The United States is one of roughly 50 countries in the world that continues to use the death penalty, is one of ten countries since 1990 that has executed people under the age of 18, and executes more people per year than all other countries besides China, Iran, Saudi Arabia and Somalia, according to Amnesty International.
While Biden has opposed the death penalty and halted federal executions during his administration, his Justice Department has also fought to preserve death penalty sentences for some defendants, including Boston Marathon bomber Dzhokhar Tsarnaev and Dylann Roof, the white supremacist who massacred nine Black parishioners at a South Carolina church in 2015. In August, Defense Secretary Lloyd Austin also rescinded a plea deal with three Sept. 11 attack defendants, including alleged mastermind Khalid Shaikh Mohammed, that would’ve allowed them to avoid the death penalty. The U.S. government continued to argue against any plea deal in court as recently as last month.

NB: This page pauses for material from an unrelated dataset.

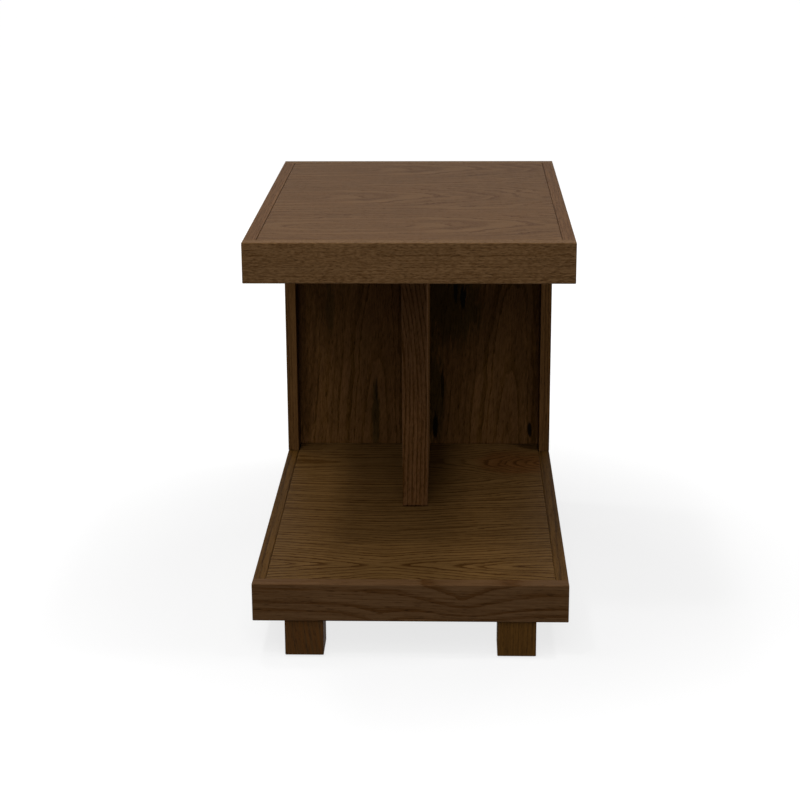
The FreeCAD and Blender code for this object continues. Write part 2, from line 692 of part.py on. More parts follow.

The 40 people on federal death row include prisoners who were sentenced as early as 1993 and as recently as last year in the case of Robert Bowers, a gunman who killed 11 worshippers at the Tree of Life Synagogue in Pittsburgh in 2018. All are men, 18 are white, 15 are Black, six are Latino and one is of Asian descent, according to the Death Penalty Information Center.
The Associated Press contributed to this report.